▶ _EXERCISE DIRECTIONS_:
What is the number of lines containing the string "scene"? Answer with the number only.

● ● ●

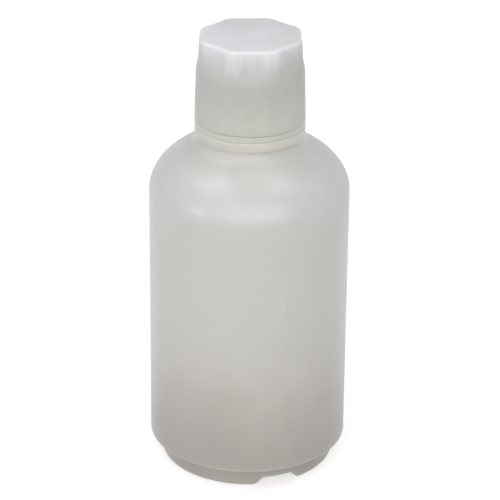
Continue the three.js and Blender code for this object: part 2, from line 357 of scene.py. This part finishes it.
def skin(name, rings, start, end):
    """A closed mesh through rings of points, with a point at each end on the axis."""
    mesh = bmesh.new()
    rows = [[mesh.verts.new(place) for place in ring] for ring in rings]
    first = mesh.verts.new(start)
    last = mesh.verts.new(end)
    count = len(rows[0])
    for lower, upper in zip(rows, rows[1:]):
        for i in range(count):
            beside = (i + 1) % count
            mesh.faces.new((lower[i], lower[beside], upper[beside], upper[i]))
    for i in range(count):
        beside = (i + 1) % count
        mesh.faces.new((first, rows[0][beside], rows[0][i]))
        mesh.faces.new((last, rows[-1][i], rows[-1][beside]))
    bmesh.ops.recalc_face_normals(mesh, faces=mesh.faces)
    data = bpy.data.meshes.new(name)
    mesh.to_mesh(data)
    mesh.free()
    piece = bpy.data.objects.new(name, data)
    bpy.context.scene.collection.objects.link(piece)
    return piece


def without_repeats(profile):
    """Drops points that lie on the one before them."""
    points = [profile[0]]
    for place in profile[1:]:
        if (Vector(place) - Vector(points[-1])).length > 1e-4:
            points.append(place)
    return points


def thread_ridge(name, wall_radius, root_stand, crest_stand, rises, start_turn, turns):
    """A helical ridge whose crest sinks into the wall at both ends."""
    steps = round(turns * THREAD_STEPS_PER_TURN)
    mesh = bmesh.new()
    rows = []
    for i in range(steps + 1):
        turn = turns * i / steps
        to_end = 2 * math.pi * min(turn, turns - turn)
        fade = smooth_step(to_end / THREAD_FADE)
        stands = {"root": root_stand, "crest": root_stand / 2 + (crest_stand - root_stand / 2) * fade}
        angle = 2 * math.pi * (start_turn + turn)
        height = RING_TOP + THREAD_START_HEIGHT + THREAD_PITCH * (start_turn + turn)
        row = []
        for place, rise in rises:
            radius = wall_radius + stands[place]
            row.append(mesh.verts.new(Vector(
                (radius * math.cos(angle), radius * math.sin(angle), height + rise)) * MM))
        rows.append(row)
    for here, there in zip(rows, rows[1:]):
        for i in range(len(rises)):
            beside = (i + 1) % len(rises)
            mesh.faces.new((here[i], here[beside], there[beside], there[i]))
    mesh.faces.new(rows[0][::-1])
    mesh.faces.new(rows[-1])
    bmesh.ops.recalc_face_normals(mesh, faces=mesh.faces)
    data = bpy.data.meshes.new(name)
    mesh.to_mesh(data)
    mesh.free()
    ridge = bpy.data.objects.new(name, data)
    bpy.context.scene.collection.objects.link(ridge)
    return ridge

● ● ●

▶ _WORKED ANSWER_:
3